室町時代後半の郷村制の発達の中で、尾張部(辺)郷と呼ばれていました。江戸時代の正保四年(一六四七)の正保郷帳に、「西尾張部村」「北尾張部村」と見えますから、中世から近世に移る間に、西・北に分割され、村となったものと考えられます。

 

これまで、『和名類聚抄』の信濃国水内郡の項に「尾張郷」とあることから、水内郡に尾張郷があり、そのことは古代の尾張部に「尾張部」氏がいたことを物語ると考えられてきました。「尾張部」とは、律令時代以前、おおよそ六世紀から七世紀半ば頃に尾張地方に勢力を持った「尾張」氏の経済的基盤として各地に置かれた人々(これを部曲(かきべ)と言いました)のことです。

 

646年の大化の改新を契機に各氏族に氏とカバネが与えられるようになり、この尾張部という部曲出身の人々は「尾張部」をウジとして名乗るようになったと考えられています。

 

今史料で「尾張部」氏がいたことが確認できるのは、河内(大阪府)、美濃(岐阜県)、備前(岡山県)などです。

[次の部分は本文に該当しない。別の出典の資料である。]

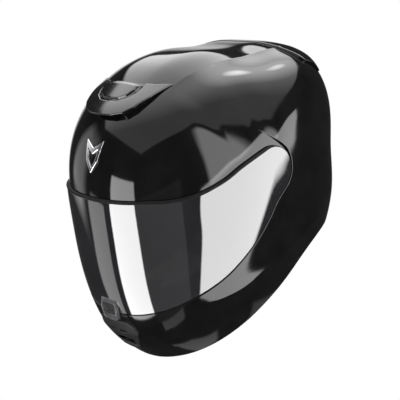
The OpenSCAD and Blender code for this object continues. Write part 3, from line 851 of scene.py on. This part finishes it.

信濃国水内郡の「尾張郷」の存在も、信濃国水内郡に「尾張部」氏がいた証拠とされてきましたが、地名からその存在が推定されてきたもので、氏族の存在を証明したとは言えないものでした。

 

しかし、平成六年(一九九四)に更埴市屋代の屋代遺跡群の古代の溝から「尾張部」と墨で記された木札(木簡)が出土し、更級・埴科両郡周辺に「尾張部」というウジ名が存在したことが確かなことになりました。木簡が発見された地は水内郡ではなく、更級・埴科地域ですから、今の西・北尾張部の地に住んでいたという証拠にはなりませんが、善光寺平という少し広い視野から見れば、そこに「尾張部」氏がいたことは間違いないことだと言えるでしょう。

 

ところで屋代木簡の中には、このほかに数多くのウジの名が見いだされました。刑部・三枝部・小長谷部・金刺舎人・金刺部・他田舎人・他田部・若帯部・壬生部などは、王族の名や王宮の名が付けられた「部」(その王族の私有民)です。また、物部・穂積部・尾張部・守部・小野部などは、豪族の名が付けられた部(その豪族の私有民)で、尾張部はこのグループに入ります。最後に、酒人部・宍人部・三家人部・神人部などの「人」の付く部で、これは朝廷にその職業をもって仕えた豪族の私有民ということになります。

 

このように見てくると、善光寺平には大和地方を中心に勢力を持った王族や豪族の経済的な基盤として、多くの私有民が置かれたことがわかります。その中で、尾張部・守部は尾張氏・守氏という尾張・美濃地方に根拠を置く豪族の私有民であることが注目されます。このことは、信濃・善光寺平と尾張・美濃地方の密接な交流の証拠と考えられるかもしれません。